Attacks on trans people escalated further in 2021. Groups trying to roll back the rights of trans people have encouraged supporters to lobby public bodies to replace ‘gender’ in their equality policies with ‘sex’ and claim that some have agreed to do so.

There has been a sustained attack on Stonewall’s trans inclusive Diversity Champions programme, which many universities are members of. The programme gives advice, support and resources to employers on meeting their statutory requirements under the Equality Act 2010 and provides support and tools for organisations to improve their practice beyond the legal minimum. There have been repeated false claims that Stonewall is misinterpreting the Equality Act’s protected characteristic of gender reassignment in its advice to organisations. Stonewall’s advice is based on the Equality and Human Rights Commission’s Equality Act Code of Practice, which was reaffirmed by the High Court in May when it threw out an attempt by one of the co-founders of the anti-trans LGB Alliance to launch a judicial review against the EHRC’s guidance.

These attacks are being coordinated to undermine support for Stonewall’s work on Lesbian, Gay, Bisexual and Transgender (LGBT+) equality at work.

The tactics being used by those campaigning to roll back the existing rights of trans people, including ‘gender critical’ and anti-trans groups, are almost identical to the tactics seen around the time of Section 28, when gay men were portrayed as sexual predators and a danger to children to spread fear and mistrust.

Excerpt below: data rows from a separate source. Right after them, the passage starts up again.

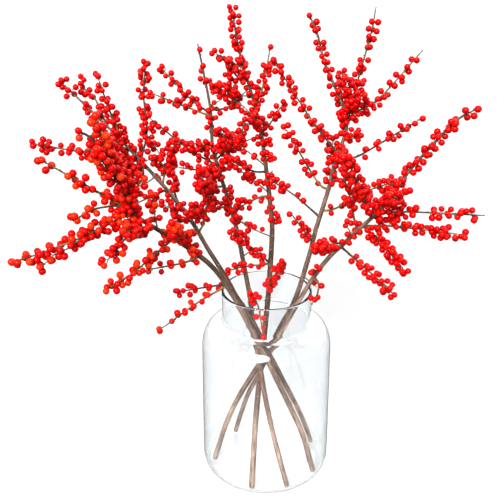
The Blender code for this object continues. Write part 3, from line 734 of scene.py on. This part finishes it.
# ---------------------------------------- middle left branch
# The branch left of the middle, leaning back: one woody stem with a tan foot, grey-brown above, and side
# twigs on both sides. It is cut at the foot and stands loose in the jar.
grow_branch(
    "middle_left", radii=(3.2, 0.9), ripeness_and_painted_light=0.05, seed=3,
    tones=[(0.0, 0.0), (0.12, 0.04), (0.18, 0.45), (0.28, 0.56), (0.5, 0.48), (1.0, 0.62)],
    stem=[(26, -65, 6), (11, -48, 62), (0, -34, 110), (-9, -17, 160), (-17, 5, 207), (-22, 15, 241),
          (-29, 32, 274), (-36, 44, 307), (-46, 60, 338), (-55, 68, 367), (-66, 82, 403), (-68, 94, 436),
          (-71, 100, 461), (-84, 122, 522)],
    stem_berries=[(0.6, 0.67, 0.9), (0.81, 0.85, 1.1), (0.92, 0.94, 1.2), (0.96, 0.98, 1.0)],
    twigs=[
        ([(-70, 95, 442), (-95, 107, 460), (-127, 122, 491)],
         [(0.08, 0.16, 0.7), (0.36, 0.56, 1.0), (0.66, 0.72, 0.7), (0.8, 1.0, 0.9)]),
        ([(-70, 94, 439), (-135, 78, 470)], [(0.26, 0.38, 0.6), (0.5, 0.68, 0.9), (0.84, 1.0, 0.9)]),
        ([(-61, 74, 384), (-94, 62, 407), (-136, 44, 448)],
         [(0.06, 0.34, 1.1), (0.36, 0.56, 1.0), (0.64, 0.84, 0.8), (0.92, 1.0, 0.8)]),
        ([(-74, 108, 484), (-65, 100, 476), (-44, 88, 470)], [(0.3, 1.0, 1.3)]),
        ([(-68, 98, 447), (-55, 110, 446), (-44, 122, 449), (-25, 140, 463)],
         [(0.22, 0.3, 0.6), (0.42, 0.7, 0.8)]),
        ([(-59, 76, 390), (-42, 108, 402), (-36, 122, 411)], [(0.3, 1.0, 1.35)]),
        ([(-61, 78, 396), (-50, 58, 422), (-56, 50, 430)], [(0.3, 1.0, 1.1)]),
        ([(-59, 71, 378), (-76, 62, 380), (-106, 46, 389)], [(0.42, 0.62, 0.5), (0.84, 1.0, 1.0)]),
        ([(-52, 62, 359), (-63, 32, 369), (-75, -44, 393)], [(0.4, 0.62, 0.9), (0.72, 1.0, 0.95)]),
        ([(-23, 16, 248), (-12, -8, 235), (-8, -18, 223), (-5, -20, 200)],
         [(0.24, 0.5, 1.0), (0.58, 0.98, 0.7)]),
        ([(-46, 59, 336), (-104, 70, 325)], [(0.05, 0.3, 0.8), (0.4, 0.55, 0.6), (0.7, 0.9, 1.0)]),
    ],
    spurs=[
        ([(-56, 68, 369), (-72, 36, 384)], [(0.2, 1.0, 1.4)]),
        ([(-69, 24, 363), (-65, 34, 344)], [(0.2, 1.0, 0.8)]),
        ([(-71, -10, 381), (-74, -34, 406)], [(0.4, 1.0, 1.15)]),
        ([(-44, 56, 331), (-29, 40, 349)], [(0.1, 1.0, 0.7)]),
        ([(-40, 50, 320), (-22, 40, 320)], [(0.3, 1.0, 0.6)]),
        ([(-66, 82, 403), (-74, 72, 406), (-85, 62, 413)], [(0.1, 1.0, 1.25)]),
        ([(-61, 75, 382), (-38, 90, 383)], [(0.1, 1.0, 1.1)]),
        ([(-82, 66, 331), (-77, 40, 322)], [(0.3, 1.0, 0.9)]),
        ([(-71, 98, 453), (-55, 88, 462)], [(0.3, 1.0, 0.7)]),
        ([(-51, 60, 361), (-46, 50, 359)], [(0.9, 1.0, 0.5)]),
        ([(-28, 33, 277), (-20, 26, 289)], []),
    ])

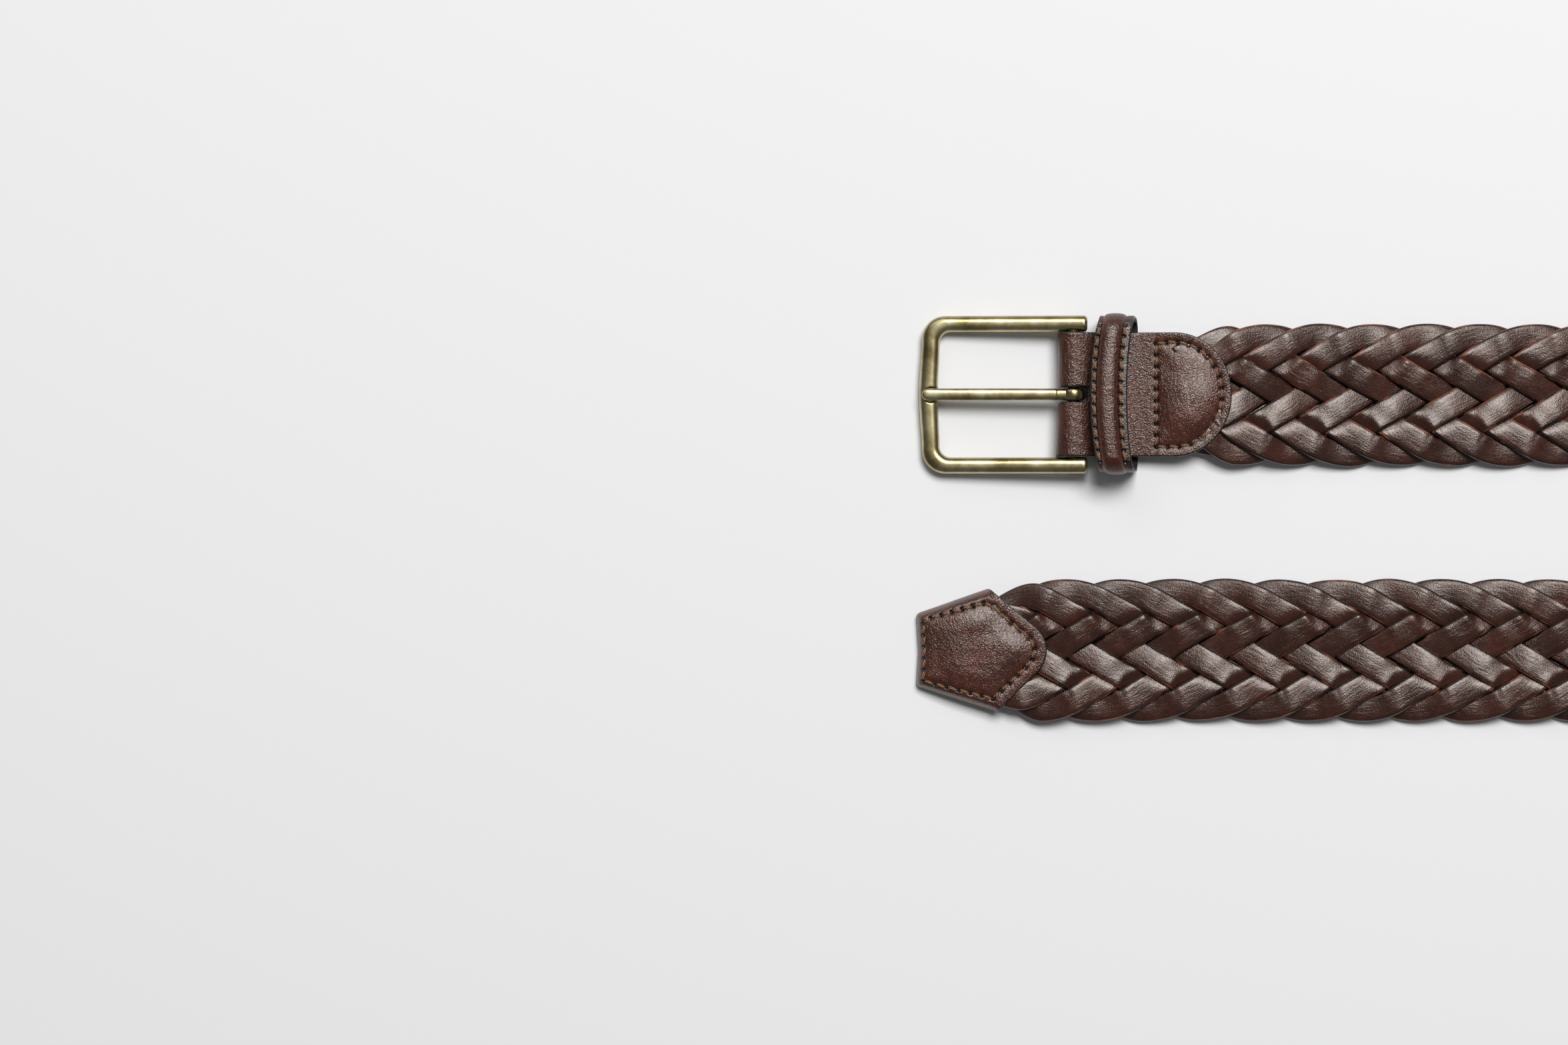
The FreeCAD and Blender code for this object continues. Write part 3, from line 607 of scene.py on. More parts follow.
def leather_piece(name, outline, slots, holes, place, skin, body, node_names, material,
                  thickness=1.4, spacing=0.62, rim=0.42, low_rim=0.3, edge_of=None, low_z=None,
                  coarse=None):
    """One cut piece of leather as a closed mesh. outline and slots are loops in the piece's own flat
    coordinates, place(p) gives the grain side's points and normals there, skin(p, d) raises the grain
    side (d is the distance from the cut edge), holes are awl holes with the seam they sit in."""
    loops = [resample(outline, 0.45)] + [resample(s, 0.3) for s in slots]
    edges, start = [], 0
    for loop in loops:
        n = len(loop)
        edges += [(start + i, start + (i + 1) % n) for i in range(n)]
        start += n
    rings = []
    for k, loop in enumerate(loops):
        inward = loop_normals(loop) * (1 if k == 0 else -1)
        for d in RIM_INSETS:
            ring = loop + inward * d
            far = loop_distance(ring, loop)
            rings.append(ring[far > 0.93 * d])
    rings = np.vstack(rings)
    spots = []
    for h in holes:
        spots.append(np.array([h]))
        for r, n in ((0.2, 7), (0.4, 9), (0.6, 11), (0.85, 13)):
            a = np.arange(n) / n * 2 * math.pi + r
            spots.append(h + r * np.stack([np.cos(a), np.sin(a)], 1))
    lo, hi = loops[0].min(0), loops[0].max(0)
    gx, gy = np.meshgrid(np.arange(lo[0], hi[0], spacing), np.arange(lo[1], hi[1], spacing * 0.866))
    gx = gx + (np.arange(gx.shape[0]) % 2)[:, None] * spacing / 2
    grid = np.stack([gx.ravel(), gy.ravel()], 1)
    odd = (np.arange(gx.shape[0]) % 2)[:, None] + (np.arange(gx.shape[1]) % 2)[None] > 0
    if coarse is not None:
        grid = grid[~(coarse(grid) & odd.ravel())]
    grid = grid[inside(grid, loops[0])]
    grid = grid[loop_distance(grid, loops[0]) > RIM_INSETS[-1] + 0.3]
    for loop in loops[1:]:
        grid = grid[~inside(grid, loop)]
        grid = grid[loop_distance(grid, loop) > RIM_INSETS[-1] + 0.3]
    seams = np.asarray(holes, float).reshape(-1, 2)

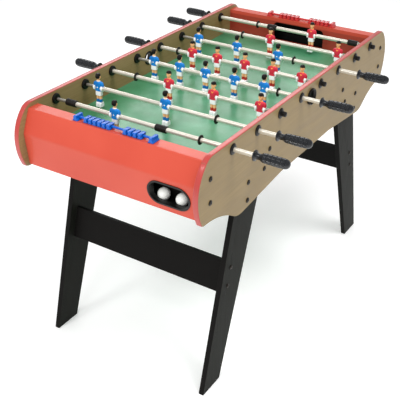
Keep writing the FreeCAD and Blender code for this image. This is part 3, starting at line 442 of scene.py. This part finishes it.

Conference recognises that recent years have seen a concerted international campaign against trans people, and there is growing evidence of this being linked to the far right.

Conference notes that:

1)The Southern Poverty Law Centre in the United States (US) reported that in 2017, at an annual right-wing, fundamentalist event called the Values Voter Summit, transphobia was discussed as a tactic to be deployed, because rallying against homosexuals was not working any more, One of the far-right panellists said: “Trans and gender identity are a tough sell, so focus on gender identity to divide and conquer…trans activists need the gay rights movement to help legitimise them…If you separate the T from the alphabet soup, we’ll have more success”.

2)The International Centre for the Study of Radicalisation’s study on the evolution of extremism in the first 100 days of the Biden Administration found that “Transphobia has long been one of the most major and ubiquitous narratives around which the far right mobilises… Transphobia should be recognised as a security concern”.

3)Some anti-trans individuals and groups in the UK have links with far fight and alt right religious groups in the US and elsewhere.

4)Targeting a minority, and spreading false information to provoke hatred and distrust by preying on people’s fears, are classic far right recruitment tactics.

UNISON’s position is clear: trans women are women, trans men are men and non-binary identities are valid. Conference recognises, however, that UNISON must now become more visible and more vocal in promoting Trans equality inside and outside the union.

Conference therefore calls on the Higher Education Service Group Executive to work with the National LGBT+ Committee and other parts of the union as appropriate to:

a)Explore ways to increase the strength and visibility of UNISON’s work to promote Trans equality in universities;

b)Encourage higher education branches, working with student unions where possible, to urge employers to join the Stonewall Diversity Champions programme if they are not already members;

c)Promote UNISON Trans ally training widely within the service group;

d)Produce and promote materials to help members in higher education to counter the gender critical narrative and provide information on the links between the gender critical movement in the UK and the far right.